Restrict the output to the lines below starting at the one that contains "for layer, rings" and ending at the one that contains "imported CAD frame.", and restate them word for word, both ends included.

########################################

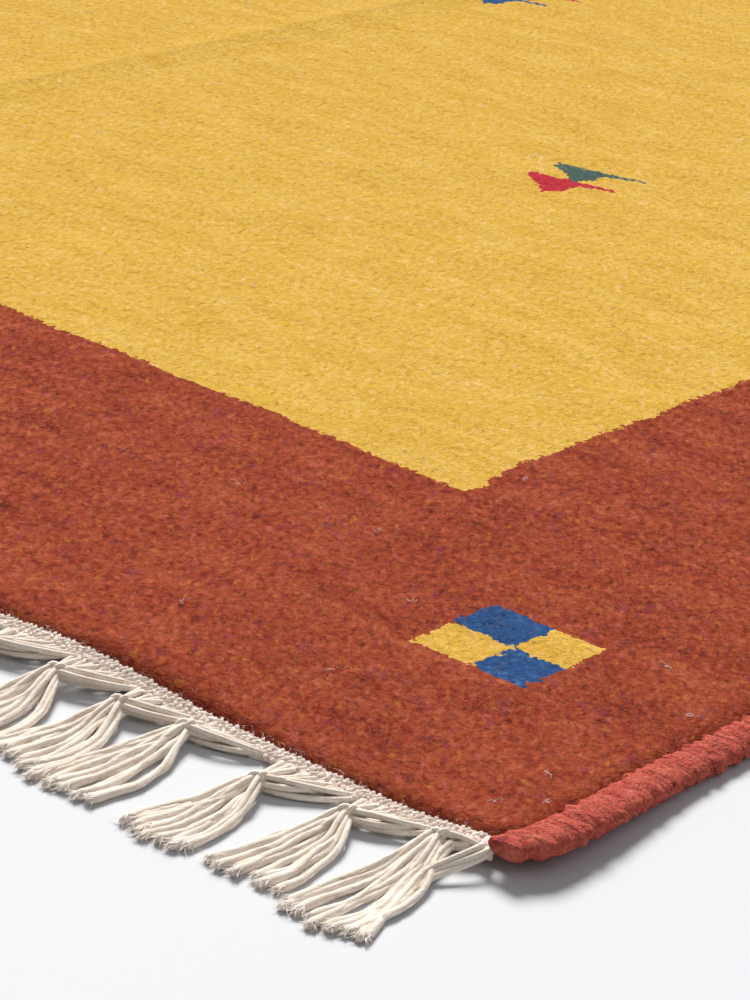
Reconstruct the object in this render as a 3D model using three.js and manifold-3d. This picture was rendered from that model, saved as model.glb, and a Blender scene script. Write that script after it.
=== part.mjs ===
// A flat-woven wool rug lying on the floor, in millimetres, +Z up.
// X runs across the width, Y along the length, and the origin is on the floor under its middle.
// Five pieces: the woven cloth, an overcast binding on each side, and a twined cotton band with
// its knotted tassels at each end. A curled corner, low waves of the ends and a fold ridge stand
// a few millimetres off the floor, and the rest lies flat on it.

import * as THREE from "three";
import { mergeVertices } from "three/addons/utils/BufferGeometryUtils.js";
import Module from "manifold-3d";

const wasm = await Module();
wasm.setup();

// Driving dimensions
const rugWidth = 1400;
const rugLength = 2000;
const clothThickness = 4;
const seam = 0.3;

// Side bindings: a roll of overcast wool round each long edge
const bindingWidth = 15;
const bindingHeight = 7;
const bindingSides = 8;
const bindingEnd = { pastCloth: 4.5, widthShare: 0.84, along: 16 };
const sideWave = { size: 2.2, length: 640 };

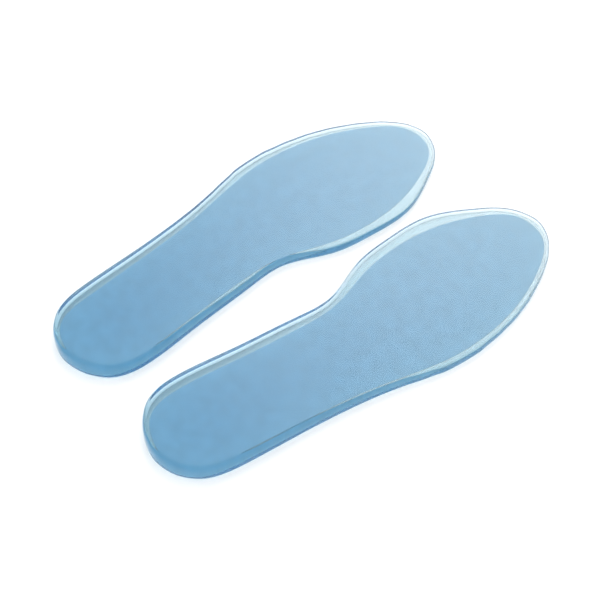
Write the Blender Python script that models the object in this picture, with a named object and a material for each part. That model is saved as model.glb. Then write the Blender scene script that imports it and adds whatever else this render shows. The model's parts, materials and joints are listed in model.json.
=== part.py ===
"""A pair of cushioned gel insoles, left and right, lying flat side by side with their toes towards +Y.

Each insole is three bonded layers: a clear base film, a thin blue backing sheet, and a cast body of clear gel
that covers the backing and closes round its edge. The gel is a wedge, thick under the heel and thin at the
toes. Every layer bends at the ball of the foot, so it is made in two pieces, rearfoot and forefoot, which meet
at the ball line. Metres, +Z up, origin at the middle of the
pair's base.
"""

import math

import bmesh
import bpy
import numpy as np
from mathutils import Matrix, Vector

MM = 0.001

# Driving sizes
LENGTH = 260 * MM            # heel tip to toe tip
HEEL_SPACING = 80.7 * MM     # between the two heel tips, across
HEEL_STAGGER = 3.5 * MM      # the right insole lies this far ahead of the left
TOE_OUT = math.radians(1.50) # each insole is turned outwards by this angle

# Half widths either side of the heel-to-toe line, at shares of the length: the gel's outer edge, then the
# backing's, which leaves a clear rim round it
STATIONS = (0.045, 0.13, 0.26, 0.40, 0.50, 0.60, 0.70, 0.81, 0.91, 0.97)
GEL_MEDIAL = (25.7, 31.8, 28.9, 26.1, 25.9, 36.3, 40.5, 40.1, 28.9, 17.9)
GEL_LATERAL = (22.1, 28.9, 31.6, 35.7, 41.0, 47.0, 46.6, 40.6, 28.8, 16.8)
BACKING_MEDIAL = (21.0, 26.2, 23.4, 20.7, 21.4, 29.6, 33.9, 32.1, 23.4, 12.5)
BACKING_LATERAL = (18.0, 23.6, 26.8, 31.0, 36.4, 41.6, 42.0, 36.5, 25.0, 12.6)
HEEL_RIM = 4.0 * MM          # from the gel's heel tip to the backing's
TOE_RIM = 4.0 * MM
OUTLINE_POINTS = 80
SPAN_STEPS = 40              # steps along the spline from one station to the next

# Layers, from the floor up
GAP = 0.3 * MM               # left between bonded faces
BASE_FILM = 0.3 * MM
BASE_INSET = 1.6 * MM        # from the gel's outer edge to the base film's
BACKING = 0.5 * MM
HEEL_THICKNESS = 10.5 * MM   # floor to the gel's flat top, at the heel tip
TOE_THICKNESS = 3.3 * MM     # at the toe tip
EDGE_HEIGHT = 1.6 * MM       # where the gel is widest

# The ball line, where the foot's toe joints bend the insole. It is further forward on the medial side.
BALL_SHARE = 0.66
BALL_ANGLE = math.radians(12)

GEL_BOTTOM = BASE_FILM + GAP
BACKING_TOP = GEL_BOTTOM + BACKING

# The gel's lower wall, as (inset from the outline, height)
LOWER_WALL = (
    (1.0 * MM, GEL_BOTTOM),
    (0.3 * MM, 0.85 * MM),
    (0.0 * MM, EDGE_HEIGHT),
)

# Its upper wall and shoulder, as (inset as a share of the thickness there, share of the way from the widest
# height to the top)
UPPER_WALL = (
    (0.01, 0.50),
    (0.02, 0.70),
    (0.045, 0.85),
    (0.09, 0.94),
    (0.16, 0.985),
    (0.30, 1.00),
)

SHARP_ANGLE = math.radians(35)
EMPTY_SIZE = 20 * MM

FINISHES = {
    "gel": dict(colour=(0.40, 0.68, 0.84, 1), roughness=0.06, transmission=0.9),
    "backing": dict(colour=(0.14, 0.38, 0.54, 1), roughness=0.5, transmission=0.0),
    "base_film": dict(colour=(0.80, 0.90, 0.95, 1), roughness=0.15, transmission=0.8),
}


def clear_objects():
    for old in list(bpy.data.objects):
        bpy.data.objects.remove(old)


def material(layer):
    finish = FINISHES[layer]
    made = bpy.data.materials.new(layer)
    made.use_nodes = True
    shader = made.node_tree.nodes["Principled BSDF"]
    shader.inputs["Base Color"].default_value = finish["colour"]
    shader.inputs["Roughness"].default_value = finish["roughness"]
    shader.inputs["Metallic"].default_value = 0
    shader.inputs["Transmission Weight"].default_value = finish["transmission"]
    return made


def smooth_loop(points, count):
    """A closed cubic spline through points, read at count even steps of its length."""
    corners = np.array(points)
    size = len(corners)
    chords = np.sqrt(np.linalg.norm(np.roll(corners, -1, 0) - corners, axis=1))
    before = np.roll(chords, 1)
    system = np.zeros((size, size))
    for i in range(size):
        system[i, i - 1] = chords[i]
        system[i, i] = 2 * (before[i] + chords[i])
        system[i, (i + 1) % size] = before[i]
    rises = (np.roll(corners, -1, 0) - corners) / chords[:, None]
    pull = 3 * (chords[:, None] * np.roll(rises, 1, 0) + before[:, None] * rises)
    slopes = np.linalg.solve(system, pull)
    dense = []
    for i in range(size):
        start, end = corners[i], corners[(i + 1) % size]
        lead, trail = slopes[i] * chords[i], slopes[(i + 1) % size] * chords[i]
        for t in np.linspace(0, 1, SPAN_STEPS, endpoint=False):
            dense.append(
                start * (2 * t**3 - 3 * t**2 + 1)
                + lead * (t**3 - 2 * t**2 + t)
                + end * (3 * t**2 - 2 * t**3)
                + trail * (t**3 - t**2)
            )
    closed = np.array(dense + dense[:1])
    run = np.append(0, np.cumsum(np.linalg.norm(np.diff(closed, axis=0), axis=1)))
    steps = np.linspace(0, run[-1], count, endpoint=False)
    return np.column_stack([np.interp(steps, run, closed[:, axis]) for axis in (0, 1)])


def outline(medial, lateral, heel, toe):
    """A closed edge in the insole's own frame: gel's heel tip at the origin, toes along +Y, lateral side at +X."""
    right = [(half * MM, share * LENGTH) for half, share in zip(lateral, STATIONS)]
    left = [(-half * MM, share * LENGTH) for half, share in zip(medial, STATIONS)]
    return smooth_loop([(0, heel), *right, (0, toe), *reversed(left)], OUTLINE_POINTS)


def gel_edge():
    return outline(GEL_MEDIAL, GEL_LATERAL, 0, LENGTH)


def backing_edge():
    return outline(BACKING_MEDIAL, BACKING_LATERAL, HEEL_RIM, LENGTH - TOE_RIM)


def inset(edge, distance):
    """The edge moved inwards by distance, square to itself. The edge runs anticlockwise."""
    along = np.roll(edge, -1, 0) - np.roll(edge, 1, 0)
    inwards = np.column_stack([-along[:, 1], along[:, 0]])
    return edge + (distance * inwards.T / np.linalg.norm(inwards, axis=1)).T


def level(edge, height):
    """The edge as a ring of points, all at one height."""
    return np.column_stack([edge, np.full(len(edge), height)])


def thickness(y):
    return HEEL_THICKNESS + (TOE_THICKNESS - HEEL_THICKNESS) * y / LENGTH


def gel_rings():
    """The gel's rings: the recess that holds the backing, the underside, the outer edge and the shoulder."""
    recess, edge = inset(backing_edge(), -GAP), gel_edge()
    rings = [level(recess, BACKING_TOP + GAP), level(recess, GEL_BOTTOM)]
    rings += [level(inset(edge, distance), height) for distance, height in LOWER_WALL]
    for inset_share, height_share in UPPER_WALL:
        ring = inset(edge, inset_share * thickness(edge[:, 1]))
        rise = height_share * (thickness(ring[:, 1]) - EDGE_HEIGHT)
        rings.append(np.column_stack([ring, EDGE_HEIGHT + rise]))
    return rings


def backing_rings():
    return [level(backing_edge(), GEL_BOTTOM), level(backing_edge(), BACKING_TOP)]


def base_film_rings():
    edge = inset(gel_edge(), BASE_INSET)
    return [level(edge, 0.0), level(edge, BASE_FILM)]


def layer_shell(rings):
    """A closed shell through rings of points, from the first ring's cap to the last one's."""
    shell = bmesh.new()
    loops = [[shell.verts.new(point) for point in ring] for ring in rings]
    for lower, upper in zip(loops, loops[1:]):
        for i in range(OUTLINE_POINTS):
            j = (i + 1) % OUTLINE_POINTS
            shell.faces.new((lower[i], lower[j], upper[j], upper[i]))
    shell.faces.new(tuple(reversed(loops[0])))
    shell.faces.new(loops[-1])
    return shell


def cut_at_ball(shell, keep_front):
    """Keeps the part of the shell ahead of the ball line, or behind it, and closes the cut face."""
    side = 1 if keep_front else -1
    ahead = Vector((math.sin(BALL_ANGLE), math.cos(BALL_ANGLE), 0))
    cut_point = Vector((0, BALL_SHARE * LENGTH, 0)) + ahead * side * GAP / 2
    everything = shell.verts[:] + shell.edges[:] + shell.faces[:]
    cut = bmesh.ops.bisect_plane(
        shell, geom=everything, plane_co=cut_point, plane_no=ahead * side, clear_inner=True
    )
    rim = [item for item in cut["geom_cut"] if isinstance(item, bmesh.types.BMEdge)]
    bmesh.ops.contextual_create(shell, geom=rim)


def half_layer(rings, keep_front, mirrored):
    """One layer's part behind or ahead of the ball line, in the insole's own frame."""
    shell = layer_shell(rings)
    cut_at_ball(shell, keep_front)
    if mirrored:
        bmesh.ops.scale(shell, vec=(-1, 1, 1), verts=shell.verts)
    bmesh.ops.recalc_face_normals(shell, faces=shell.faces)
    return shell


def add_piece(name, shell, place, parent, paint):
    """One node: the shell placed in the pair and parented to its joint's empty."""
    bmesh.ops.transform(shell, matrix=parent.matrix_world.inverted() @ place, verts=shell.verts)
    mesh = bpy.data.meshes.new(name)
    shell.to_mesh(mesh)
    shell.free()
    mesh.materials.append(paint)
    mesh.shade_smooth()
    mesh.set_sharp_from_angle(angle=SHARP_ANGLE)
    piece = bpy.data.objects.new(name, mesh)
    bpy.context.collection.objects.link(piece)
    piece.parent = parent


def add_empty(name, place):
    empty = bpy.data.objects.new(name, None)
    empty.empty_display_size = EMPTY_SIZE
    bpy.context.collection.objects.link(empty)
    empty.matrix_world = place
    bpy.context.view_layer.update()
    return empty


def placement(side):
    """Where an insole's own frame lies in the pair, with the heel tips' midpoint at the origin."""
    heel = Matrix.Translation((side * HEEL_SPACING / 2, side * HEEL_STAGGER / 2, 0))
    return heel @ Matrix.Rotation(-side * TOE_OUT, 4, "Z")


def pair_centre():
    """The middle of the box around both insoles, seen from above."""
    corners = []
    for side in (-1, 1):
        place = placement(side)
        corners += [place @ Vector((side * x, y, 0)) for x, y in gel_edge()]
    spans = [[corner[axis] for corner in corners] for axis in (0, 1)]
    return Vector(((min(spans[0]) + max(spans[0])) / 2, (min(spans[1]) + max(spans[1])) / 2, 0))


def build():
    clear_objects()
    layers = {"gel": gel_rings(), "backing": backing_rings(), "base_film": base_film_rings()}
    paints = {layer: material(layer) for layer in layers}
    recentre = Matrix.Translation(-pair_centre())
    ball = BALL_SHARE * LENGTH
    for hand, side in (("left", -1), ("right", 1)):
        place = recentre @ placement(side)
        ball_line = Matrix.Translation((0, ball, thickness(ball))) @ Matrix.Rotation(-side * BALL_ANGLE, 4, "Z")
        rearfoot = add_empty(f"{hand}_insole", place)
        forefoot = add_empty(f"{hand}_ball_line", place @ ball_line)
        for layer, rings in layers.items():
            for half, keep_front, parent in (("rearfoot", False, rearfoot), ("forefoot", True, forefoot)):
                shell = half_layer(rings, keep_front, mirrored=side < 0)
                add_piece(f"{hand}_{layer}_{half}", shell, place, parent, paints[layer])


build()
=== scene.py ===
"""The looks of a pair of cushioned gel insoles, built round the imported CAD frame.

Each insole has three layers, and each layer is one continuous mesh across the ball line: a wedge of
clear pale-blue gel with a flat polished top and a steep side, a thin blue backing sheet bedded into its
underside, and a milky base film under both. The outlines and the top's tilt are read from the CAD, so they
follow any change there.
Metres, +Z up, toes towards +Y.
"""

import json
import math

import bmesh
import bpy
import numpy as np
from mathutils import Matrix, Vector, noise
from mathutils.geometry import delaunay_2d_cdt


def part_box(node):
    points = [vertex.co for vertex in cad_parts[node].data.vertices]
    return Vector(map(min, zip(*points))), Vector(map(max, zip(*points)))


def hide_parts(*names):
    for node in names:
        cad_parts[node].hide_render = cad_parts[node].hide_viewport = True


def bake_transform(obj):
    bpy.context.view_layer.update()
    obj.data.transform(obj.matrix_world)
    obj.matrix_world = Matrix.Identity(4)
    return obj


MM = 0.001

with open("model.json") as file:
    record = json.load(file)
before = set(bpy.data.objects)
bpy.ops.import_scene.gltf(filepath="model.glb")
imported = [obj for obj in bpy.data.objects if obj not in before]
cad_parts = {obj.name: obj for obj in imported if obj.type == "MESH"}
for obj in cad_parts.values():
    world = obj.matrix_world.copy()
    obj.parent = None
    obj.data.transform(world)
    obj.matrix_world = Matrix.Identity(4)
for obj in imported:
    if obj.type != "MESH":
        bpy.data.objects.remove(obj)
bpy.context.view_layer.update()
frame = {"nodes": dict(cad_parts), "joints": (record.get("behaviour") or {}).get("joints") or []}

# Reading the CAD
SAME_HEIGHT = 0.01 * MM      # points this near a height count as on it
CUT_WIDTH = 0.2 * MM         # points this near the ball line count as on its cut
FACING_UP = 0.9              # least upward part of the normal of a top face

# Mesh fineness
EDGE_POINTS = 480            # round each insole's outline
GRID_STEP = 3.5 * MM         # between points across the flat faces
BEVEL_STEPS = 10             # rings up the underside's rounding
SHOULDER_STEPS = 28          # rings up the side and shoulder
SAME_POINT = 1e-7            # metres; points of a cap nearer than this are one
SHARP_ANGLE = math.radians(30)

# The gel's section: the rounded edge of its underside, then the side and shoulder in one curve
WALL_BEVEL = 2.2 * MM        # width of the underside's rounding
BEVEL_POWER = 2.0            # 2 is an ellipse; more is squarer
SHOULDER = 0.30              # width of the upper curve, as a share of the thickness there
SHOULDER_POWER = 4.0
WALL_FADE = 8                # the polished top turns into the duller side within the top 1/8 of the height
GEL_FLOOR = 0.35 * MM        # underside of the gel, on the base film

# The backing is bedded into the gel by this much, because bonded layers have no air between them
BEDDING = 0.15 * MM

# The cast surface isn't perfectly flat: long low waves, all below the CAD's top
WAVE_HEIGHT = 0.10 * MM
WAVE_LENGTH = 38 * MM
WAVE_FADE = 4                # the power of the height's share; more keeps the waves nearer the top

# Colours
GEL_ABSORPTION = (0.050, 0.018, 0.007)   # red, green, blue, per millimetre
BACKING_COLOUR = (0.35, 0.56, 0.70)
FILM_COLOUR = (0.92, 0.98, 1)
FILM_CLARITY = 0.55          # the share of light that passes through; the rest is scattered
REFRACTION = 1.45            # of the gel and the film
BACKING_MOTTLE = (0.94, 1.06)            # darkest and lightest, as shares of its colour

# Roughness, as ranges. The gel's side and underside are duller than its top by WALL_ROUGHNESS
TOP_ROUGHNESS = (0.04, 0.09)
WALL_ROUGHNESS = 0.12
BACKING_ROUGHNESS = (0.55, 0.75)
FILM_ROUGHNESS = (0.02, 0.06)
FLOOR_ROUGHNESS = 0.9

# Noise: the range its values mostly fall in
NOISE_LOW = 0.3
NOISE_HIGH = 0.7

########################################

### Complete answer
        for layer, rings in layers.items():
            for half, keep_front, parent in (("rearfoot", False, rearfoot), ("forefoot", True, forefoot)):
                shell = half_layer(rings, keep_front, mirrored=side < 0)
                add_piece(f"{hand}_{layer}_{half}", shell, place, parent, paints[layer])


build()
=== scene.py ===
"""The looks of a pair of cushioned gel insoles, built round the imported CAD frame.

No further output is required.